The 6-foot-1, 185-pound Williams became Alabama's fourth commitment for the class of 2018 on Tuesday when he announced his verbal pledge. Williams is the nation's No. 2 athlete and, as a four-star recruit, ranked as the country's No. 72 overall player.
"Talking to some of the players that I personally know from down here, they were telling me how it is and not sugar coating," Williams said. "What they told me, I like it. It's what I was looking for in a school."
Williams is 2018 recruit, but is a big win nonetheless. He mentions that he wanted to go ahead and get his recruiting over with now so that he can focus on his senior year, since he missed part of his junior year to injury. He also said that he plans to be a vocal recruiter for the Tide with his other 2018 class mates.
He’s saying all the right things. We’ll see if he does become that central commit over the next year.
Not long before Cam Robinson, Marlon Humphrey and ArDarius Stewart announced that they're turning pro last Friday, cornerback Anthony Averett informed Alabama coaches of his decision to bypass the NFL draft and return for his senior season with the Tide.
Averett staying in school is a big deal.
Losing him would have left the Tide needing to replace both of its starting cornerbacks -- Humphrey and Averett. Instead, Alabama appears to be in very good shape secondary-wise heading into next season, even after losing Humphrey.
Averett, who NFL draft analysts believe could have been as high as a second-round draft pick had he turned pro, will be back. So will safety Ronnie Harrison, cornerback Tony Brown, safety/dime back Hootie Jones and All-American Minkah Fitzpatrick, who has proven capable of excelling at cornerback, nickel back and safety.
I quietly feared over the last couple of months that AA would end up going pro at the end of the season. I feel like his season this year was the best I’ve seen from an Alabama cornerback since Dee Milliner’s junior year and was the most underrated player on this 2016 team.
Retaining his services for one more year will be huge while the Tide will likely have to break in a first-time starter in Humphrey’s vacated spot. Nigel Knott, Shyheim Carter, Aaron Robinson, and Jared Mayden will all be chomping at the bits to get there, and AA’s tutelage and veteran presence will be paramount for stability in the secondary.
Now, Alabama is surely in for a spring and summer of hot takes. Major programs and top SEC rivals likely figure that beating the Crimson Tide is within reach. Don’t believe them. Regardless of a devastating loss in the national championship game, Alabama remains college football’s best program.

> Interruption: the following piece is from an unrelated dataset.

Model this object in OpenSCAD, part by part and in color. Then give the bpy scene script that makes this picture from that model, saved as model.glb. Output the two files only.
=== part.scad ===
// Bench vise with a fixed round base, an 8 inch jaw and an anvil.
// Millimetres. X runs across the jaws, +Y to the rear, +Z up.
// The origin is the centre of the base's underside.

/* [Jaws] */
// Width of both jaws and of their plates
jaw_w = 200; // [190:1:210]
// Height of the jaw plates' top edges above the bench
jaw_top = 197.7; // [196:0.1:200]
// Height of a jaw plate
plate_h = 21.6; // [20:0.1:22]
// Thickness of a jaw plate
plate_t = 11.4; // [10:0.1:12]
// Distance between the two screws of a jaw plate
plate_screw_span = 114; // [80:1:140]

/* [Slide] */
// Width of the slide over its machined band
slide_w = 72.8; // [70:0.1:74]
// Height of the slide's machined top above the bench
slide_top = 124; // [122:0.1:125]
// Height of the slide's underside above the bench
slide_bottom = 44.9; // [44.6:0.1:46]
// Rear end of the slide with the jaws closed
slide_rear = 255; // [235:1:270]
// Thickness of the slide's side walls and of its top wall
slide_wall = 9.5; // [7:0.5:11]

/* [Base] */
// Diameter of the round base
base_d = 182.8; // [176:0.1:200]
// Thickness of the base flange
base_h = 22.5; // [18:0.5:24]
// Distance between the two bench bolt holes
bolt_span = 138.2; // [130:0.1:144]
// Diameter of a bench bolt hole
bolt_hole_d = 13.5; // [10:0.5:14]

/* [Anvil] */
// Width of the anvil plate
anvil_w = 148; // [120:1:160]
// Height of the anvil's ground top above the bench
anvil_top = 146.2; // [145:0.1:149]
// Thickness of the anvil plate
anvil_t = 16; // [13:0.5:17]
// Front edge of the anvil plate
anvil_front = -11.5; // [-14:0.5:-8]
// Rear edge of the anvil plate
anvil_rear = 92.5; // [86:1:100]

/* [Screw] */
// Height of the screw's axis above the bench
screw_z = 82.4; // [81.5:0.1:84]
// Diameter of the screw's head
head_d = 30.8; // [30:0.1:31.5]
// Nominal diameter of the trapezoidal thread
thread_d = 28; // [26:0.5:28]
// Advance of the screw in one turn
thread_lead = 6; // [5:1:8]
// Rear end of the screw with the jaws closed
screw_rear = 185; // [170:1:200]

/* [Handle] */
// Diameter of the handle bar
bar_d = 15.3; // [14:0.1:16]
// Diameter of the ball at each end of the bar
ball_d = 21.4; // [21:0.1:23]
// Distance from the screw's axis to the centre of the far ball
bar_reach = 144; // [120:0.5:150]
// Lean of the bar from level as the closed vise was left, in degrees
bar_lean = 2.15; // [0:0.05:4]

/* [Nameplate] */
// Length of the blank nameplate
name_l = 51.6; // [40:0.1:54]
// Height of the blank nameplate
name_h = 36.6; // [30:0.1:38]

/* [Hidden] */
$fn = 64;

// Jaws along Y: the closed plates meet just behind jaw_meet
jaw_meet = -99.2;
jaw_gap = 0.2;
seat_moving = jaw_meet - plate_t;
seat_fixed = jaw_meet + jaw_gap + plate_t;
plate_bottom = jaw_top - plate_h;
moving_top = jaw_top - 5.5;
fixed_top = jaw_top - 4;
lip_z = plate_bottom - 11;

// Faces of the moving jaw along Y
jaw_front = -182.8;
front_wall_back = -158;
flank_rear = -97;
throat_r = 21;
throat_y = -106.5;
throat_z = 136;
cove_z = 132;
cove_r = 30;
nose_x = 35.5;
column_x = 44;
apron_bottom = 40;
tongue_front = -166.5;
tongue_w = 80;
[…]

Think about how much had to go right for hyper-talented Clemson to beat Alabama just once. The Crimson Tide failed to convert a single third down play after the first quarter. Star running back Bo Scarbrough missed the second half with a broken leg. Alabama’s defense was on the field for nearly 100 plays. Clemson’s Mike Williams made several highlight-reel catches.
Even with all those advantages, it took breath-taking play by Deshaun Watson, maybe the most clutch player in college football, to sneak past the Tide 35-31. Had Hunter Renfrow bobbled the catch in the end zone, we might be talking about 2016 Alabama among the greatest teams of all time. Before All-American safety Eddie Jackson was injured, the Tide defense entered the conversation for best of all time.

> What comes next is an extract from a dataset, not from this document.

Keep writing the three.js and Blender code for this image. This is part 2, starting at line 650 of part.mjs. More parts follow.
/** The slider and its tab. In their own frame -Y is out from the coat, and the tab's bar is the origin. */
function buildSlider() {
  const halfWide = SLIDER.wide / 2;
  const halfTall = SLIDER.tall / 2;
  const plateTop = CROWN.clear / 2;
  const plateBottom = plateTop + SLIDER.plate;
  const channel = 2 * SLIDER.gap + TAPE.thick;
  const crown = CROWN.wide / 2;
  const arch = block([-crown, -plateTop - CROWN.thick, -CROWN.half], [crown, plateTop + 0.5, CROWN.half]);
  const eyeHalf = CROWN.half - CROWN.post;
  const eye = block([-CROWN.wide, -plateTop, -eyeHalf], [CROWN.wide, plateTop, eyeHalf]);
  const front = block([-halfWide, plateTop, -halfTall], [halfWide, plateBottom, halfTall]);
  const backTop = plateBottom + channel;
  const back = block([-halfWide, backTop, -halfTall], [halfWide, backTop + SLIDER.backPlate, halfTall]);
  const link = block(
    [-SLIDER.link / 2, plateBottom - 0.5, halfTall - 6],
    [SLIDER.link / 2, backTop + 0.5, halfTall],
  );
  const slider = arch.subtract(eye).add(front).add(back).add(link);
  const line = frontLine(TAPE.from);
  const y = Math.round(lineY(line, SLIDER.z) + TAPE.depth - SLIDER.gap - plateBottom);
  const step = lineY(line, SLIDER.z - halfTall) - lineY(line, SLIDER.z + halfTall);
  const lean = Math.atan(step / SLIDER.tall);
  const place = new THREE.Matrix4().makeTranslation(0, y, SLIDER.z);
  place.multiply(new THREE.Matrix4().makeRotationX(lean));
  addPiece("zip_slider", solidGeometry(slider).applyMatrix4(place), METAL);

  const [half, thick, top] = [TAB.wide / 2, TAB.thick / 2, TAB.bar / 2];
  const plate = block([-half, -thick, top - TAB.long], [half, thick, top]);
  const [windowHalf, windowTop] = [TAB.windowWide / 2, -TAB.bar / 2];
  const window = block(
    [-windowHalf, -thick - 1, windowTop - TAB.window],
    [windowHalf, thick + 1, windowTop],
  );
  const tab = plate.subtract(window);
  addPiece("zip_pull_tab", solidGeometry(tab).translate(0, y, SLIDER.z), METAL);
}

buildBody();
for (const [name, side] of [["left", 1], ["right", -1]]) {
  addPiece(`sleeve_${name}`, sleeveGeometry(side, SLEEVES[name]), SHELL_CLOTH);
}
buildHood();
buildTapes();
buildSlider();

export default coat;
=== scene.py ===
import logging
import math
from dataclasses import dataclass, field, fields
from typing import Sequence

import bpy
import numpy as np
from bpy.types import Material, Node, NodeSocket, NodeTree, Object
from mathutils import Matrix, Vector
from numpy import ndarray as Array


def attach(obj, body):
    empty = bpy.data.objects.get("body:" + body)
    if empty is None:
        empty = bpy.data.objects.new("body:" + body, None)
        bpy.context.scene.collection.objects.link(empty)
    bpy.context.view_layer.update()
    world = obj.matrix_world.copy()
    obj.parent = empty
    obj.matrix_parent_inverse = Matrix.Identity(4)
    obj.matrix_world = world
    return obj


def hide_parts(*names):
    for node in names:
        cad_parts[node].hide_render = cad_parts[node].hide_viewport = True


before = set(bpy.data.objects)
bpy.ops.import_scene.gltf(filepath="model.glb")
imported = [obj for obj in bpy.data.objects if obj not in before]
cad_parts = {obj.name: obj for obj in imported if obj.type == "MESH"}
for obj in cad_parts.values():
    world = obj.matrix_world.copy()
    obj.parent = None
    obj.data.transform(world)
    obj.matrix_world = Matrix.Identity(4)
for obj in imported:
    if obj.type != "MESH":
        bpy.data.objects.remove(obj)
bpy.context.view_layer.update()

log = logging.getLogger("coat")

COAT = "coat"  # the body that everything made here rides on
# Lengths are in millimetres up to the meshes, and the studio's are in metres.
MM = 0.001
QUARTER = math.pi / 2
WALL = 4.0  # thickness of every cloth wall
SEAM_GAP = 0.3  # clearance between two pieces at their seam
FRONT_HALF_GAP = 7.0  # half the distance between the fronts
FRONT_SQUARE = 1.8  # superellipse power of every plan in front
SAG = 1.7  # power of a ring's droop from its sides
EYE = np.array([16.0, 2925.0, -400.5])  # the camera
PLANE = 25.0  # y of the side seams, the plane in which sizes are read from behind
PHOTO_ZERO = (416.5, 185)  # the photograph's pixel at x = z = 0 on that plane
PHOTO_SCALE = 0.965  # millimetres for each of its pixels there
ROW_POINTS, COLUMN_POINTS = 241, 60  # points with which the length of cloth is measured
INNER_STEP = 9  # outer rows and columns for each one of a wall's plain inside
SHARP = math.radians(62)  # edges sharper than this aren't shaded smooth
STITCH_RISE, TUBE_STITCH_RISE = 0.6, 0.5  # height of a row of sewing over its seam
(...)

Need some extra gump in your life? Here’s a good one from SEC Country that salivates over how good Alabama is and will continue to be. The dynasty is still going strong, folks.
Speaking of gump:
Harris is already on campus as an early enrollee and gives Alabama a third, five-star prospect at the position. Listed at 6-foot-2, 224 pounds, the Calif. native is comparable to Scarbrough in size (6-foot-2, 228 pounds) and has the tools to be an every-down back. The Tide, however, has the luxury of not needing him to be that in the early portions of his career, although it will be difficult to keep the highest-rated player to ever sign at UA off the field this fall.

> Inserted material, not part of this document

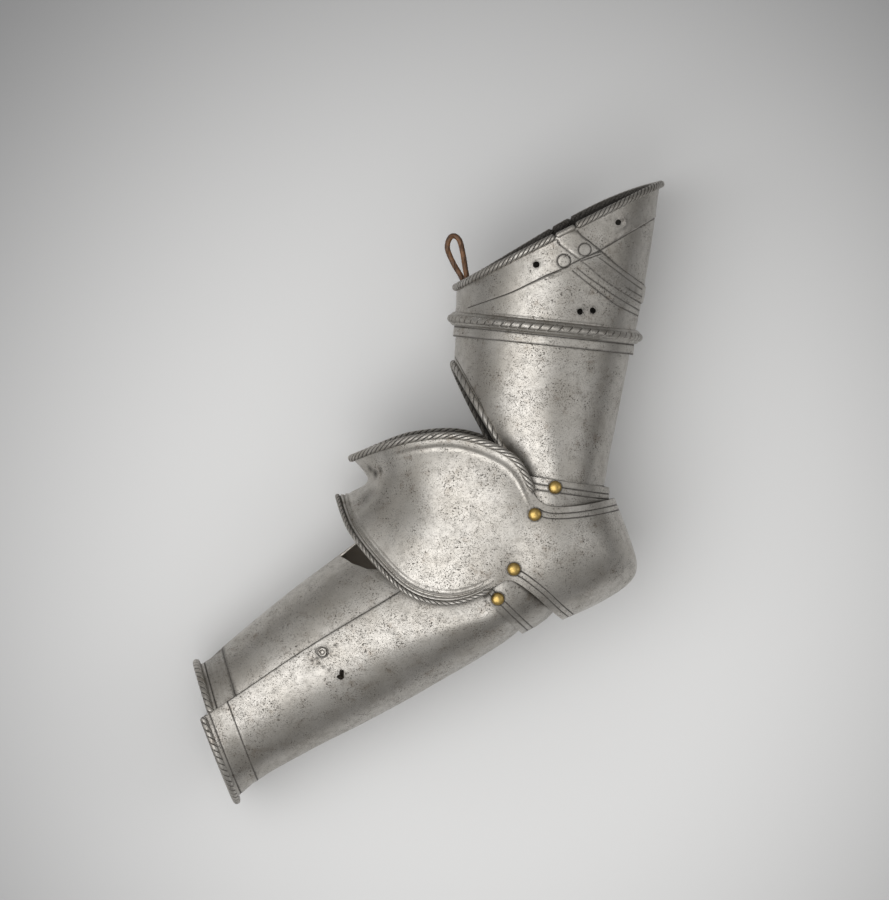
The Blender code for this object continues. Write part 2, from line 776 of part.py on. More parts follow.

All of that was said to say this: don’t sleep on Robinson. The Tuscaloosa product is only an inch shorter than Harris and is the same weight. With a duo of elite freshmen set to join the fray this offseason, the future is bright once again for Alabama’s running game.
I’m not sure I’ve ever seen a backfield this loaded. The only competition was the beginning of 2013, which featured T.J. Yeldon, backed up by Kenyan Drake, Derrick Henry, Altee Tenpenny, Tyren Jones, and Jalston Fowler.
Like 2013, I’d expect a couple of the guys currently on the roster to end up transferring by the end of the 2017 season, if not before it. When there’s that much talent (all of it young), something has to give.
Scarbrough, Harris, Jacobs, Emmons, Harris 2.0, and Robinson.
A bruising galloper, an elusive grinder, a smooth home-run threat, a tricky speedster, a gliding monster, and a pure battering ram.
It’s an entire collection of different styles and talents that the offense will have to work with next year, and that’s a great problem to have.